I think that assuming json when the header is not available is already a huge improvement over auto-detection. We may want to make the header required at some point whenever a body is provided, but we can always do that later, and potentially add deprecation logging for that first and break with the next major version. After all the vast majority of our users use json so that assumption seems about right to me for now.

Doing this doesn't solve the issue the usability issues with curl since the Content-Type header will be sent but will not be a supported value unless specified by a user.

I think the requirement of this header should be removed from this PR, based on the text from RFC 7231:

A sender that generates a message containing a payload body SHOULD
generate a Content-Type header field in that message unless the
intended media type of the enclosed representation is unknown to the
sender. If a Content-Type header field is not present, the recipient
MAY either assume a media type of "application/octet-stream"
([RFC2046], Section 4.5.1) or examine the data to determine its type.
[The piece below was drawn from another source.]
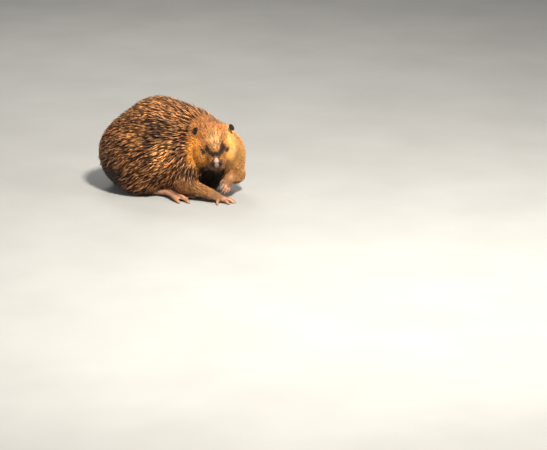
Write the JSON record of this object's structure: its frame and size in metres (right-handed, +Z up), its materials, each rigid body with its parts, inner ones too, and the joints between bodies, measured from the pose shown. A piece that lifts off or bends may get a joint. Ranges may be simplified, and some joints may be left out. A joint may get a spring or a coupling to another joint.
{
  "type": "beaver",
  "caption": "Life-size adult beaver crouched on the ground, brown coat, bowed head turned to its right, one forepaw lifted under the chin, flat scaly tail laid behind.",
  "frame": {"origin": "bottom centre of the bounding box, on the ground plane", "axes": "+Z up; +Y along the tail, from the head side of the animal to its tail tip; +X towards the side the shoulders are on, so the trunk heads 20 degrees from +X towards -Y"},
  "size_m": [0.5156, 0.6698, 0.3341],
  "materials": {
    "coat": "dense brown coat of coarse guard hair, golden on the cheeks and neck",
    "ear": "dark short-haired ear",
    "nose": "bare pebbled nose pad, slightly moist",
    "eye": "wet dark brown, mostly lidded",
    "paw_skin": "bare wrinkled pinkish-brown skin",
    "claw": "pale horn, satin",
    "tail_scale": "dark grey-brown scaly skin"
  },
  "bodies": {
    "root": {"ear_l": "ear", "ear_r": "ear", "eye_l": "eye", "eye_r": "eye", "forearm_l": "coat", "forearm_r": "coat", "foreclaw_l_1": "claw", "foreclaw_l_2": "claw", "foreclaw_l_3": "claw", "foreclaw_l_4": "claw", "foreclaw_l_5": "claw", "foreclaw_r_1": "claw", "foreclaw_r_2": "claw", "foreclaw_r_3": "claw", "foreclaw_r_4": "claw", "foreclaw_r_5": "claw", "forefoot_l": "paw_skin", "forefoot_r": "paw_skin", "haunch_l": "coat", "haunch_r": "coat", "head": "coat", "hindclaw_l_1": "claw", "hindclaw_l_2": "claw", "hindclaw_l_3": "claw", "hindclaw_l_4": "claw", "hindclaw_l_5": "claw", "hindclaw_r_1": "claw", "hindclaw_r_2": "claw", "hindclaw_r_3": "claw", "hindclaw_r_4": "claw", "hindclaw_r_5": "claw", "hindfoot_l": "paw_skin", "hindfoot_r": "paw_skin", "neck": "coat", "nose": "nose", "tail": "tail_scale", "tail_base": "coat", "trunk": "coat", "upper_arm_l": "coat", "upper_arm_r": "coat"}
  },
  "joints": []
}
In practice, resource owners do not always properly configure their
origin server to provide the correct Content-Type for a given
representation, with the result that some clients will examine a
payload's content and override the specified type. Clients that do
so risk drawing incorrect conclusions, which might expose additional
security risks (e.g., "privilege escalation"). Furthermore, it is
impossible to determine the sender's intent by examining the data
format: many data formats match multiple media types that differ only
in processing semantics. Implementers are encouraged to provide a
means of disabling such "content sniffing" when it is used.

Assuming a media type of application/octet-stream does not do us much good and the auto-detection is what we want to remove.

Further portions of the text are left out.